■ GIVEN PROBLEM ■
Transcribe each line exactly.

■ ■ ■ ■ ■

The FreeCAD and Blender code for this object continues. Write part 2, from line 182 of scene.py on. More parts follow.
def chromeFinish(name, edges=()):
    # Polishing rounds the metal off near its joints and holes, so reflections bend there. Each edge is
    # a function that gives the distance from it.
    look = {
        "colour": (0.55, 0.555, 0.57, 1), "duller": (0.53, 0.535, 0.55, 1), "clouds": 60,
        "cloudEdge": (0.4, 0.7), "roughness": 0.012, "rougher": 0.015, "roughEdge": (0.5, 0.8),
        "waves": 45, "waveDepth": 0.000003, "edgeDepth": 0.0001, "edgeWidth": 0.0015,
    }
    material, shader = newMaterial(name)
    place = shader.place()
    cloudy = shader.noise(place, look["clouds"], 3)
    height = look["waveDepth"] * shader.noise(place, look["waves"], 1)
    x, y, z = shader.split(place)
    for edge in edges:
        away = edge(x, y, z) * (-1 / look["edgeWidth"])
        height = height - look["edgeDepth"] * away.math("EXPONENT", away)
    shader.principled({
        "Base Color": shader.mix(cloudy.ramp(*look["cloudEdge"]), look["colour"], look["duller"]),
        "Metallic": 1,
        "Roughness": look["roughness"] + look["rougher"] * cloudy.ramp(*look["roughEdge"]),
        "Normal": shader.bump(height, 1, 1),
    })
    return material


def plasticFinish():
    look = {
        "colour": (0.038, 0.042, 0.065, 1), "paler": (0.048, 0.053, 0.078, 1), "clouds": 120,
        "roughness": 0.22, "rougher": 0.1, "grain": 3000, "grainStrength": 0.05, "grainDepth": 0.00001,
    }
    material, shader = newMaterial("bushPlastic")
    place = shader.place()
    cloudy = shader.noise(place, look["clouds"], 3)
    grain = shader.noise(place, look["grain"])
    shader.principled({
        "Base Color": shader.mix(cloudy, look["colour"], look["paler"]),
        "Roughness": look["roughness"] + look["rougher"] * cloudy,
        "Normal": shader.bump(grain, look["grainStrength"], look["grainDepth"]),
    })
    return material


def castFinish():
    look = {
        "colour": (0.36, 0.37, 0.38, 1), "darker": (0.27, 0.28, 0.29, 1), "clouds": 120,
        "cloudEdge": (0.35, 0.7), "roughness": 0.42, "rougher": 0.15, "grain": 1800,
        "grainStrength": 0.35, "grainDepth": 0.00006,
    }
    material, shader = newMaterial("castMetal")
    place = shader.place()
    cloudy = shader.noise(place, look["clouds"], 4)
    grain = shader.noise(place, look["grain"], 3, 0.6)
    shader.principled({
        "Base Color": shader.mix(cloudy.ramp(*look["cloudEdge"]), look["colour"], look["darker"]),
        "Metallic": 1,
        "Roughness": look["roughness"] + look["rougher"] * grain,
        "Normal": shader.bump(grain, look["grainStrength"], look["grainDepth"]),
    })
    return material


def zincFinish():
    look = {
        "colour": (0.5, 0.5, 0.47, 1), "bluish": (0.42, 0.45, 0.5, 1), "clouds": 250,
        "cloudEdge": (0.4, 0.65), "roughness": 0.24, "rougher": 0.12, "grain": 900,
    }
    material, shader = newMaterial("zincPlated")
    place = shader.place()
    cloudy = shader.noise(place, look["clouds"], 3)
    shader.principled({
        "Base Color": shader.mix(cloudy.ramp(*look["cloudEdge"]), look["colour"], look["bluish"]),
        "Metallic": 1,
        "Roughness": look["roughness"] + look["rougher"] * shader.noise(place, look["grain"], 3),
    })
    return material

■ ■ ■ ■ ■

■ WRITTEN RESPONSE ■
The FreeCAD and Blender code for this object continues. Write part 2, from line 182 of scene.py on. More parts follow.
def chromeFinish(name, edges=()):
    # Polishing rounds the metal off near its joints and holes, so reflections bend there. Each edge is
    # a function that gives the distance from it.
    look = {
        "colour": (0.55, 0.555, 0.57, 1), "duller": (0.53, 0.535, 0.55, 1), "clouds": 60,
        "cloudEdge": (0.4, 0.7), "roughness": 0.012, "rougher": 0.015, "roughEdge": (0.5, 0.8),
        "waves": 45, "waveDepth": 0.000003, "edgeDepth": 0.0001, "edgeWidth": 0.0015,
    }
    material, shader = newMaterial(name)
    place = shader.place()
    cloudy = shader.noise(place, look["clouds"], 3)
    height = look["waveDepth"] * shader.noise(place, look["waves"], 1)
    x, y, z = shader.split(place)
    for edge in edges:
        away = edge(x, y, z) * (-1 / look["edgeWidth"])
        height = height - look["edgeDepth"] * away.math("EXPONENT", away)
    shader.principled({
        "Base Color": shader.mix(cloudy.ramp(*look["cloudEdge"]), look["colour"], look["duller"]),
        "Metallic": 1,
        "Roughness": look["roughness"] + look["rougher"] * cloudy.ramp(*look["roughEdge"]),
        "Normal": shader.bump(height, 1, 1),
    })
    return material


def plasticFinish():
    look = {
        "colour": (0.038, 0.042, 0.065, 1), "paler": (0.048, 0.053, 0.078, 1), "clouds": 120,
        "roughness": 0.22, "rougher": 0.1, "grain": 3000, "grainStrength": 0.05, "grainDepth": 0.00001,
    }
    material, shader = newMaterial("bushPlastic")
    place = shader.place()
    cloudy = shader.noise(place, look["clouds"], 3)
    grain = shader.noise(place, look["grain"])
    shader.principled({
        "Base Color": shader.mix(cloudy, look["colour"], look["paler"]),
        "Roughness": look["roughness"] + look["rougher"] * cloudy,
        "Normal": shader.bump(grain, look["grainStrength"], look["grainDepth"]),
    })
    return material


def castFinish():
    look = {
        "colour": (0.36, 0.37, 0.38, 1), "darker": (0.27, 0.28, 0.29, 1), "clouds": 120,
        "cloudEdge": (0.35, 0.7), "roughness": 0.42, "rougher": 0.15, "grain": 1800,
        "grainStrength": 0.35, "grainDepth": 0.00006,
    }
    material, shader = newMaterial("castMetal")
    place = shader.place()
    cloudy = shader.noise(place, look["clouds"], 4)
    grain = shader.noise(place, look["grain"], 3, 0.6)
    shader.principled({
        "Base Color": shader.mix(cloudy.ramp(*look["cloudEdge"]), look["colour"], look["darker"]),
        "Metallic": 1,
        "Roughness": look["roughness"] + look["rougher"] * grain,
        "Normal": shader.bump(grain, look["grainStrength"], look["grainDepth"]),
    })
    return material


def zincFinish():
    look = {
        "colour": (0.5, 0.5, 0.47, 1), "bluish": (0.42, 0.45, 0.5, 1), "clouds": 250,
        "cloudEdge": (0.4, 0.65), "roughness": 0.24, "rougher": 0.12, "grain": 900,
    }
    material, shader = newMaterial("zincPlated")
    place = shader.place()
    cloudy = shader.noise(place, look["clouds"], 3)
    shader.principled({
        "Base Color": shader.mix(cloudy.ramp(*look["cloudEdge"]), look["colour"], look["bluish"]),
        "Metallic": 1,
        "Roughness": look["roughness"] + look["rougher"] * shader.noise(place, look["grain"], 3),
    })
    return material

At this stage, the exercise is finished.